__DIRECTION__
Repeat the listing below in full, exactly as it stands.
[start DATA BLOCK]
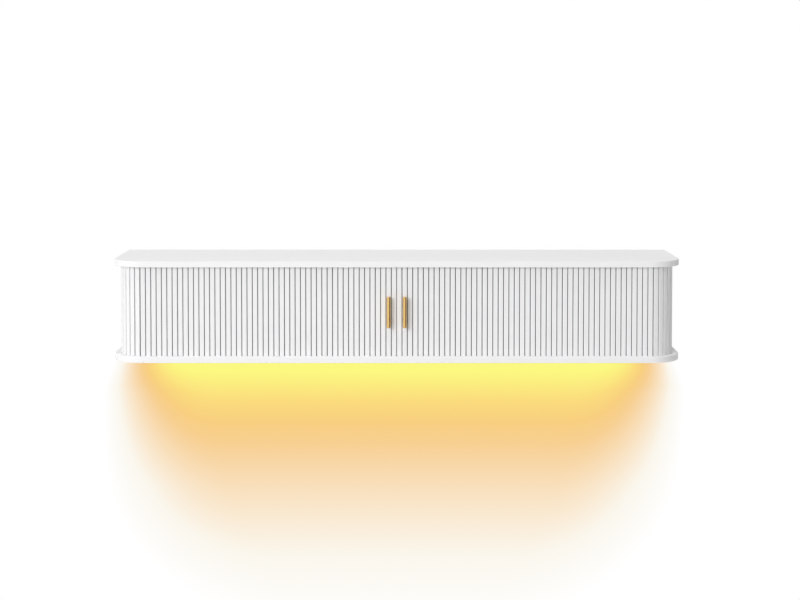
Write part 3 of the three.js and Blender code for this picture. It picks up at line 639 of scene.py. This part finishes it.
slat_pitch, slat_width, slat_thickness, slat_round = 16.82, 14.52, 5.4, 1.5
slat_low, slat_high = -208.88, 85.12
canvas_thickness, canvas_step = 0.6, 4
pitch_inset = slat_thickness + canvas_thickness / 2
pitch_radius = tambour_radius - pitch_inset
straight_end = tambour_half - tambour_radius
corner_end = straight_end + pitch_radius * math.pi / 2
side_end = corner_end + tambour_front - tambour_rear - 2 * tambour_radius


def path_place(along):
    """The point on the doors' path, and the turn there, so far from the middle along the canvas."""
    if along <= straight_end:
        return along, pitch_inset - tambour_front, 0
    if along <= corner_end:
        turn = (along - straight_end) / pitch_radius
        return (straight_end + pitch_radius * math.sin(turn),
                tambour_radius - tambour_front - pitch_radius * math.cos(turn), turn)
    if along <= side_end:
        return (tambour_half - pitch_inset,
                tambour_radius - tambour_front + along - corner_end, math.pi / 2)
    turn = math.pi / 2 + (along - side_end) / pitch_radius
    return (straight_end + pitch_radius * math.sin(turn),
            -tambour_rear - tambour_radius - pitch_radius * math.cos(turn), turn)


slat_pattern = block("slat_pattern", (-slat_width / 2, -pitch_inset, slat_low),
                     (slat_width / 2, 0, slat_high))
rounded(slat_pattern, slat_round, 3, lambda points: upright(points) and points[0].y < -1)
slat_pattern.data.materials.append(slats_finish)


def tambour(name, first, end, start_reach, end_reach):
    """A stretch of tambour on the right: slats from one count to another, and the canvas behind them."""
    joined = []
    for count in range(first, end):
        x, y, turn = path_place((count + 0.5) * slat_pitch)
        joined.append(placed(copied(slat_pattern, "slat"), "slat", turn=(0, 0, turn), place=(x, y, 0)))
    start = first * slat_pitch + (slat_pitch - slat_width) / 2 - start_reach
    finish = end * slat_pitch - (slat_pitch - slat_width) / 2 + end_reach
    steps = max(2, math.ceil((finish - start) / canvas_step)) if finish > straight_end else 2
    ways = [path_place(start + (finish - start) * i / steps)[:2] for i in range(steps + 1)]
    bpy.ops.mesh.primitive_plane_add(size=1)
    canvas = placed(bpy.context.object, name, turn=(math.pi / 2, 0, 0))
    pick(canvas, "VERT", lambda points: points[0].x > 0)
    bpy.ops.mesh.delete(type="VERT")
    bpy.ops.object.mode_set(mode="OBJECT")
    for vertex in canvas.data.vertices:
        vertex.co = Vector((*ways[0], slat_high if vertex.co.z > 0 else slat_low)) * mm
    pick(canvas, "EDGE", upright)
    for (x0, y0), (x1, y1) in zip(ways, ways[1:]):
        step = ((x1 - x0) * mm, (y1 - y0) * mm, 0)
        bpy.ops.mesh.extrude_edges_move(TRANSFORM_OT_translate={"value": step})
    bpy.ops.mesh.select_all(action="SELECT")
    bpy.ops.mesh.normals_make_consistent(inside=False)
    bpy.ops.object.mode_set(mode="OBJECT")
    modifier = canvas.modifiers.new("thick", "SOLIDIFY")
    modifier.thickness = canvas_thickness * mm
    modifier.offset = 0
    only(canvas)
    bpy.ops.object.modifier_apply(modifier=modifier.name)
    # The canvas takes the near-black finish, which is painted shade for the gaps.
    canvas.data.materials.append(canvas_painted_gap_shade)
    only(canvas)
    for slat in joined:
        slat.select_set(True)
    bpy.ops.object.join()
    return canvas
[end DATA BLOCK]
__FINISHED EXERCISE__
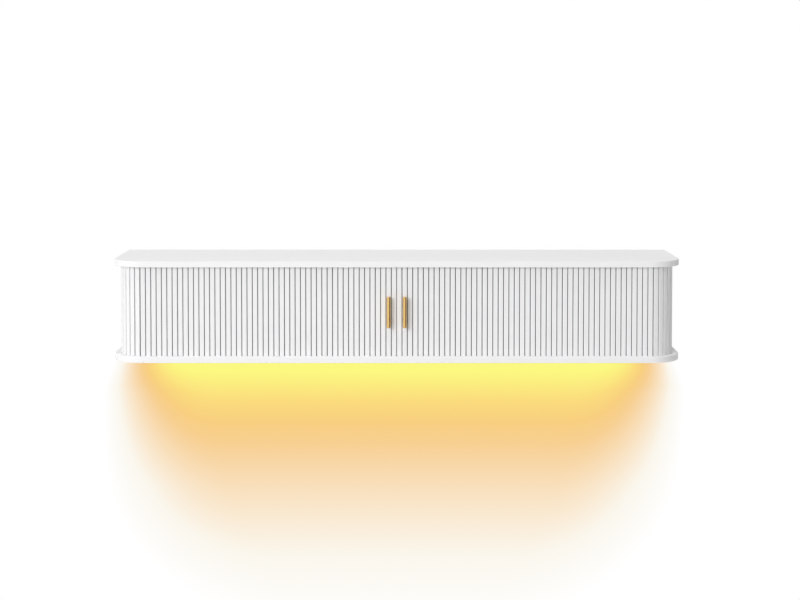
Write part 3 of the three.js and Blender code for this picture. It picks up at line 639 of scene.py. This part finishes it.
slat_pitch, slat_width, slat_thickness, slat_round = 16.82, 14.52, 5.4, 1.5
slat_low, slat_high = -208.88, 85.12
canvas_thickness, canvas_step = 0.6, 4
pitch_inset = slat_thickness + canvas_thickness / 2
pitch_radius = tambour_radius - pitch_inset
straight_end = tambour_half - tambour_radius
corner_end = straight_end + pitch_radius * math.pi / 2
side_end = corner_end + tambour_front - tambour_rear - 2 * tambour_radius


def path_place(along):
    """The point on the doors' path, and the turn there, so far from the middle along the canvas."""
    if along <= straight_end:
        return along, pitch_inset - tambour_front, 0
    if along <= corner_end:
        turn = (along - straight_end) / pitch_radius
        return (straight_end + pitch_radius * math.sin(turn),
                tambour_radius - tambour_front - pitch_radius * math.cos(turn), turn)
    if along <= side_end:
        return (tambour_half - pitch_inset,
                tambour_radius - tambour_front + along - corner_end, math.pi / 2)
    turn = math.pi / 2 + (along - side_end) / pitch_radius
    return (straight_end + pitch_radius * math.sin(turn),
            -tambour_rear - tambour_radius - pitch_radius * math.cos(turn), turn)


slat_pattern = block("slat_pattern", (-slat_width / 2, -pitch_inset, slat_low),
                     (slat_width / 2, 0, slat_high))
rounded(slat_pattern, slat_round, 3, lambda points: upright(points) and points[0].y < -1)
slat_pattern.data.materials.append(slats_finish)


def tambour(name, first, end, start_reach, end_reach):
    """A stretch of tambour on the right: slats from one count to another, and the canvas behind them."""
    joined = []
    for count in range(first, end):
        x, y, turn = path_place((count + 0.5) * slat_pitch)
        joined.append(placed(copied(slat_pattern, "slat"), "slat", turn=(0, 0, turn), place=(x, y, 0)))
    start = first * slat_pitch + (slat_pitch - slat_width) / 2 - start_reach
    finish = end * slat_pitch - (slat_pitch - slat_width) / 2 + end_reach
    steps = max(2, math.ceil((finish - start) / canvas_step)) if finish > straight_end else 2
    ways = [path_place(start + (finish - start) * i / steps)[:2] for i in range(steps + 1)]
    bpy.ops.mesh.primitive_plane_add(size=1)
    canvas = placed(bpy.context.object, name, turn=(math.pi / 2, 0, 0))
    pick(canvas, "VERT", lambda points: points[0].x > 0)
    bpy.ops.mesh.delete(type="VERT")
    bpy.ops.object.mode_set(mode="OBJECT")
    for vertex in canvas.data.vertices:
        vertex.co = Vector((*ways[0], slat_high if vertex.co.z > 0 else slat_low)) * mm
    pick(canvas, "EDGE", upright)
    for (x0, y0), (x1, y1) in zip(ways, ways[1:]):
        step = ((x1 - x0) * mm, (y1 - y0) * mm, 0)
        bpy.ops.mesh.extrude_edges_move(TRANSFORM_OT_translate={"value": step})
    bpy.ops.mesh.select_all(action="SELECT")
    bpy.ops.mesh.normals_make_consistent(inside=False)
    bpy.ops.object.mode_set(mode="OBJECT")
    modifier = canvas.modifiers.new("thick", "SOLIDIFY")
    modifier.thickness = canvas_thickness * mm
    modifier.offset = 0
    only(canvas)
    bpy.ops.object.modifier_apply(modifier=modifier.name)
    # The canvas takes the near-black finish, which is painted shade for the gaps.
    canvas.data.materials.append(canvas_painted_gap_shade)
    only(canvas)
    for slat in joined:
        slat.select_set(True)
    bpy.ops.object.join()
    return canvas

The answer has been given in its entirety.